NZ First Foundation case: Media companies seek to appeal High Court suppression ruling

A group of the country’s news media companies have sought an urgent Court of Appeal challenge after a judge ruled the New Zealand First Foundation accused will keep their names suppressed until after the election.

The High Court yesterday dismissed an appeal by an assortment of media firms attempting to lift a suppression order for two people charged by the Serious Fraud Office (SFO) over allegations of improper political donations.

Neither are of the accused are a minister, sitting MP, candidate in the upcoming election or a member of their staff, or a current member of the New Zealand First political party.

Today, the media group’s lawyer Robert Stewart, who is representing Herald publisher NZME, Stuff, RNZ, TVNZ and MediaWorks, sought leave from the Court of Appeal for a second urgent hearing before Saturday.

Stewart yesterday argued before Justice Pheroze Jagose that constituents still to vote must be informed who the two criminally charged are before entering the ballot box.

“The public shouldn’t have to speculate or guess, they should just be told,” he said.

However, in a minute this morning, Court of Appeal president Justice Stephen Kos seemingly indicated the media’s chances of success were small.

He had read Justice Jagose’s decision and was “not satisfied a case exists for final hearing within so contracted a timetable, or that such contraction of time would be consistent with justice to the primary parties”.

A teleconference with the lawyers and the Court of Appeal is due to be held this afternoon to discuss the case.

The two accused have not been named after a series of hastily arranged court hearings and interim suppression orders were made after the SFO laid charges on September 23.

The court hearings, which were held in the absence of journalists, included NZ First’s failed attempt to stop the charges becoming public until after a government is formed.

The suppression order was first challenged by the media in the Waitakere District Court last week.

Judge Peter Winter decided to keep the order in place and said publication of the accused may “unfairly unsettle those who already cast their vote as much as it informs those who have not”.

Charging documents allege the pair deposited a total of $746,881 between September 30, 2015 and February 14 this year with “intent to deceive the donors of the monies, the party secretary of the New Zealand First Party and/or the Electoral Commission”.

“The defendants adopted a fraudulent device, trick or stratagem, whereby party donations for the party were paid into the bank accounts of [suppressed] and the New Zealand First Foundation and not notified to the party secretary, or declared by the party secretary to the Electoral Commission,” the papers read.
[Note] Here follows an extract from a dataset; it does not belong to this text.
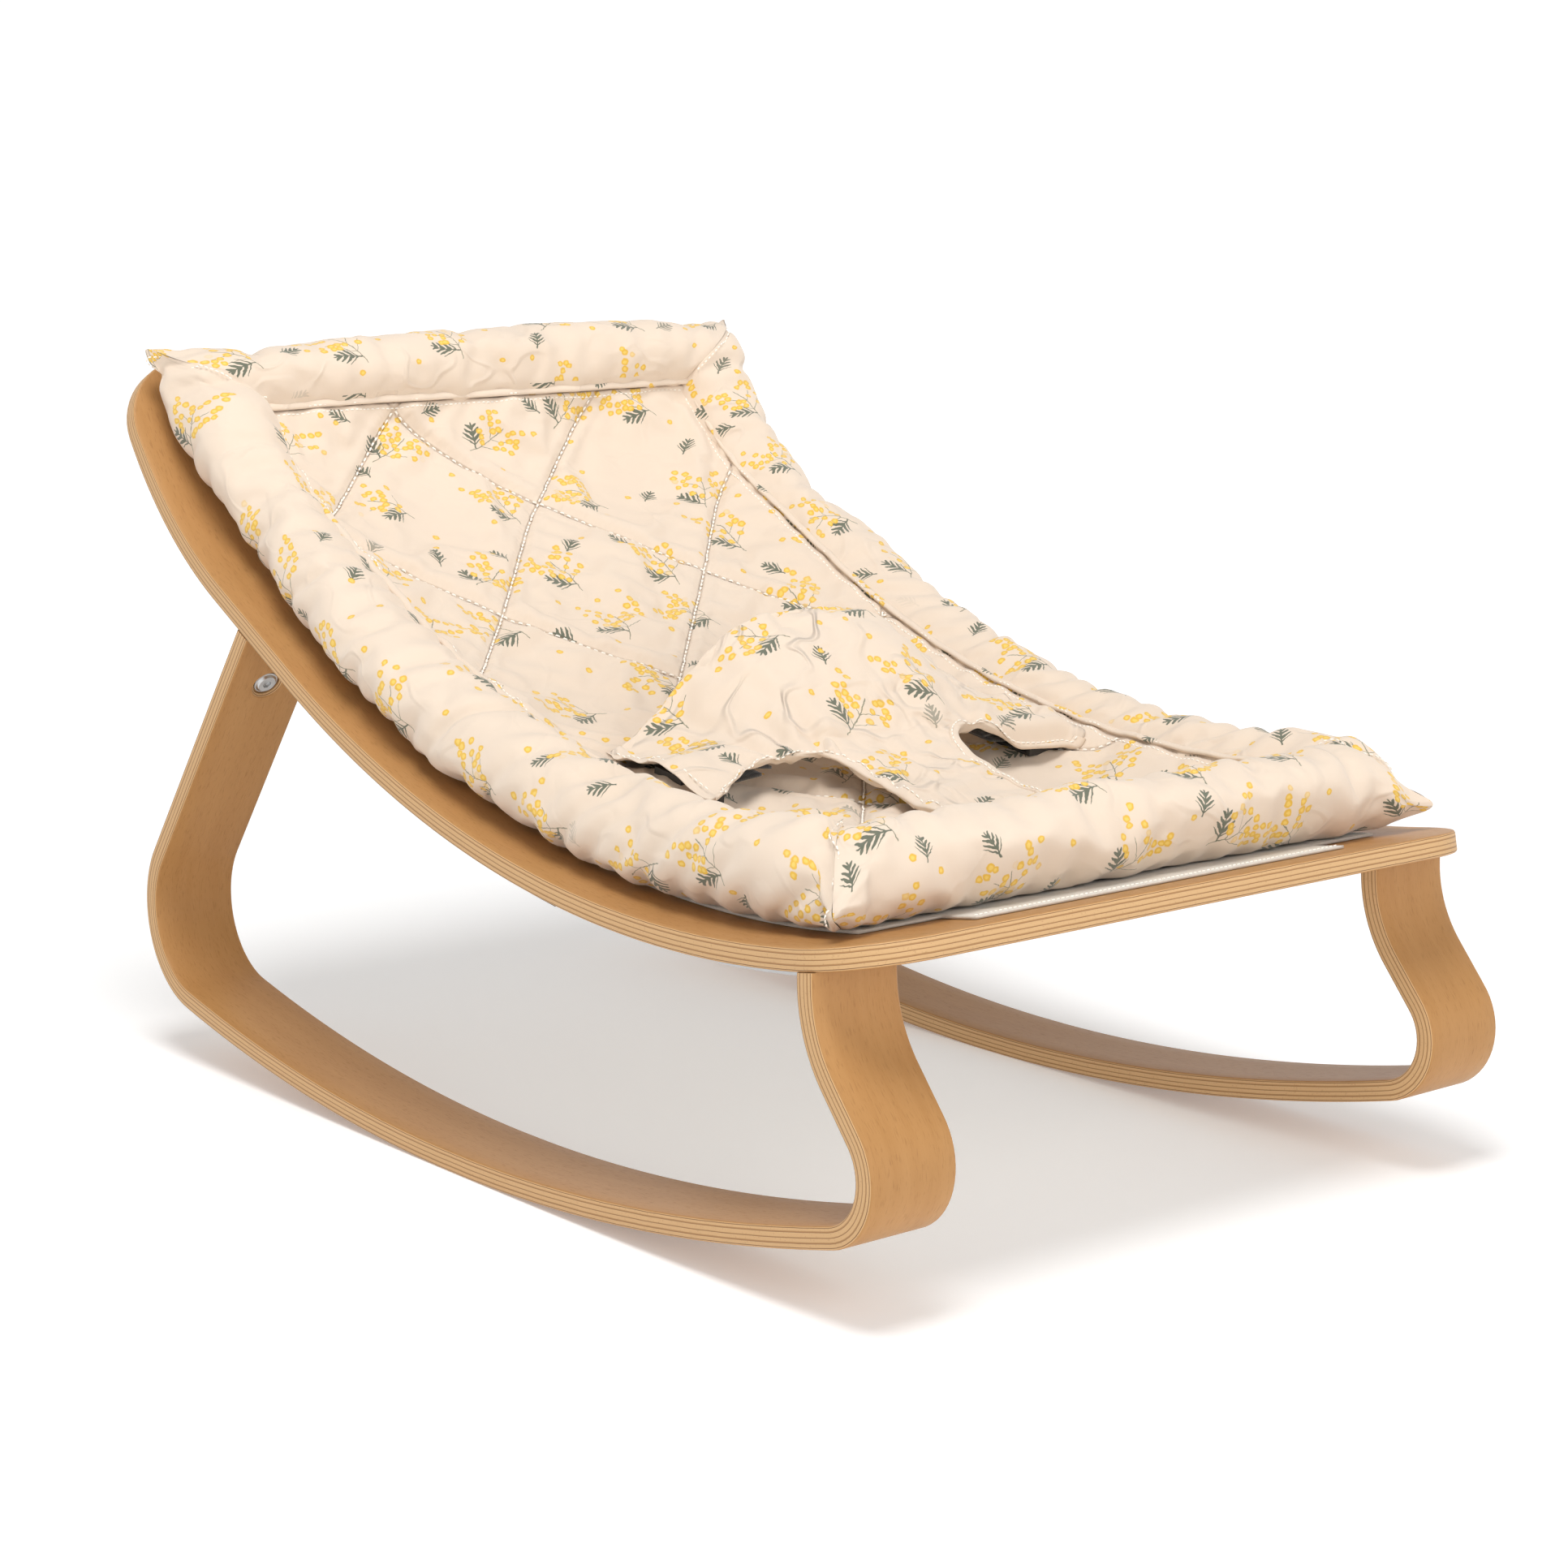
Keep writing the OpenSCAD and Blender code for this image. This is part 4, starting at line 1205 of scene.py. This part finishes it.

“Those undeclared funds thereby became available to [suppressed]/New Zealand First Foundation to use as the defendants saw fit, and were used to pay expenses of the party and to develop a fundraising database for the benefit of the party and [suppressed].”

The accused duo are due to appear in the North Shore District Court to face the charges on October 29.

NZ First leader and Deputy Prime Minister Winston Peters has distanced himself from the foundation – reported to have bankrolled the political party – and has denied any wrongdoing after it first came under scrutiny last November.

After charges were laid, Peters claimed he and the party were “exonerated”.

At a press conference he was also highly critical of the SFO and its decision to lay charges so close to the election.